Paris, 7 septembre 1830.

Entre votre lettre et cette réponse, mon cher ami, il y a une révolution. Le 28 juillet, au moment où j’allais vous écrire, la canonnade m’a fait tomber la plume des mains. Depuis, dans ce tourbillon qui nous enveloppe et nous donne le vertige, il m’a été impossible de rallier trois pensées de poésie et d’amitié. La fièvre prend toutes les têtes et il n’y a pas moyen de se murer contre les impressions du dehors ; la contagion est dans l’atmosphère, elle vous gagne malgré vous : plus d’art, plus de théâtre, plus de poésie en un pareil moment. Les Chambres, le pays, la nation, rien que cela. On fait de la politique comme on respire.

Cependant, ce tremblement de terre passé, j’ai la conviction que nous retrouverons notre édifice de poésie debout et plus solide de toutes les secousses auxquelles il aura résisté. C’est aussi une question de liberté que la nôtre, c’est aussi une révolution : elle marchera intacte à côté de sa sœur la politique. Les révolutions comme les loups ne se mangent pas.

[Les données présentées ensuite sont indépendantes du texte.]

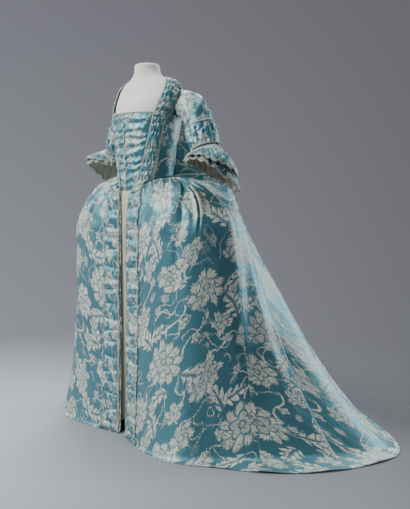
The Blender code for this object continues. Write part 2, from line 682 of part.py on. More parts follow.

Votre lettre m’a ravi. C’est de bien bonne, douce et cordiale prose, mais j’attends les vers maintenant. N’oubliez pas que vous me les avez promis.

Adieu. Où êtes-vous ? que faites-vous ? quand revenez-vous ? Moi j’avais mes inquiétudes domestiques au milieu de cette révolution sociale. Ma femme était en mal d’enfant pendant que les balles brisaient les ardoises de notre toit. Elle est accouchée, et j’ai quatre enfants à l’heure qu’il est.

Tout cela va bien. Tout cela vous aimera et vous admirera un jour comme je vous aime et vous admire.

Victor Hugo.

Mettez-moi aux pieds de madame de Lamartine.